Таня помнит все, что я сотворил, гораздо точней, чем я сам. Она напоминает забывчивому автору, из какой повести тот повтор.
Спасибо, жена, за твою непримиримость! И за твои умения… Представляешь, что было бы, если б я умел печатать сам!
Сколько достойнейших и редчайших кровей перемешалось в Татьяне: и русская дворянская кровь древнего рода Елчаниновых (польские шляхтичи пришли на службу ко двору Василия Темного), и еврейская кровь немецкого банкирского дома Фейнбергов, который подарил русской земле талант отца Таниного, растоптанный сталинским режимом… Такие гены не могли не создать Таню личностью. И вот подхожу к самому главному, что хотел сказать в этой главе… Ни разу в жизни не довелось мне встречать такого единения женской обворожительности (к сожалению, это замечаю не я один!) и какой-то почти всеохватывающей одаренности. Это и определяет ту личность, что являет собою моя жена. И самые дорогие, близкие мне героини моих рассказов, повестей, пьес и фильмов как бы вобрали в себя ее достоинства. «Почему у вас женщины столь часто лучше мужчин?» — спрашивают читатели. — Взять, к примеру, «Безумную Евдокию», или трилогию «В тылу как в тылу», или повести про Алика Деткина, или «Позднего ребенка», «Действующих лиц и исполнителей», «Чехарду», романы «Сага о Певзнерах» и «Смертный грех», или новеллы московского и тель-авивского циклов… Женщины почти везде лучше!»

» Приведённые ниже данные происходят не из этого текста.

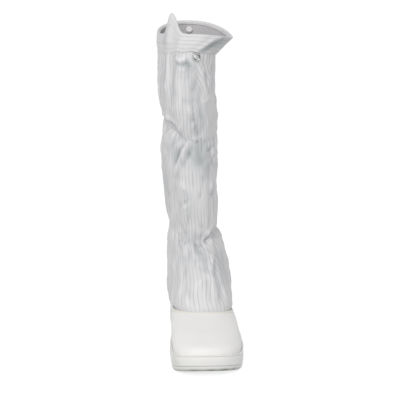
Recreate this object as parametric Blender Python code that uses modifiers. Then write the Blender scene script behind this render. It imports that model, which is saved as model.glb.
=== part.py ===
"""Cleanroom boot, left foot: moulded sole, coated-leather shoe part and a slack fabric shaft.

Frame: metres, +Z up, toe towards -Y, outer (lateral) side towards +X.
The origin lies on the ground under the middle of the heel.
Every soft wall is cut from one surface, worked out from the table of upper sections.
"""
import math
from collections import namedtuple

import bmesh
import bpy
from mathutils import Matrix, Vector

MM = 0.001
OBJECT_NAME = "cleanroom_boot"

# Driving sizes in millimetres
SOLE_LENGTH = 256.0
HEEL_CENTRE = 34.0
GAP = 0.3
LEATHER_WALL = 1.8
FABRIC_WALL = 1.1
BAND_WALL = 1.9
INSOLE_THICKNESS = 3.0
INSOLE_TUCK = 9.8
INSOLE_UNDERCUT = 0.4
INSOLE_CHAMFER = 0.8
GROOVE_WIDTH = 3.4
GROOVE_DEPTH = 2.4
GROOVE_POINT = 7.0
GROOVE_EDGE = 6.5
CUTTER_OVERSHOOT = 3.0
STUD_DIAMETER = 11.0
STUD_HEIGHT = 2.4
SNAP_DIAMETER = 9.0
SNAP_HEIGHT = 4.2
SNAP_STANDOFF = 0.8
FASTENER_FLANGE = 1.0
HEM_THICKNESS = 1.3

# Mesh sizes
RING_POINTS = 44
TURN_STEPS = 20
DOME_STEPS = 5
SMOOTH_ANGLE = 40.0
PROBE_LEVEL = 0.06
PROBE_ANGLE = 0.03

# Plan of the sole at its widest: distance from the back of the heel, reach to the inner and outer side
PlanRow = namedtuple("PlanRow", "along inner outer")
PLAN = (
    PlanRow(0, 31.0, 31.0),
    PlanRow(30, 32.0, 31.5),
    PlanRow(60, 31.0, 33.0),
    PlanRow(95, 29.5, 38.0),
    PlanRow(125, 31.5, 44.5),
    PlanRow(160, 36.0, 51.0),
    PlanRow(182, 37.6, 52.2),
    PlanRow(205, 37.4, 50.5),
    PlanRow(228, 37.0, 47.0),
    PlanRow(256, 36.0, 41.0),
)
TOE_ROUND = 42.0
HEEL_ROUND = 33.0
FOOT_CORNER = 2.6
SHAFT_CORNER = 2.25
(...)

— Не везде, конечно. Но если их прообраз — Татьяна или если в женщинах хотя бы проглядываются ее черты, то, безусловно, лучше!
Уже улавливаю за спиной и другое: «В своих воспоминаниях вы ни о ком не пишете с такой восторженностью, как о жене. Ни об ученых, ни о поэтах… Это что, по родственным соображениям?»
Соображений, уверяю, никаких нет… Татьяну я в книге о своей жизни выделяю потому, что она и есть моя жизнь. Но при этом — ни единого преувеличения… Поверьте мне: ни единого! Я обязан был сказать все по совести.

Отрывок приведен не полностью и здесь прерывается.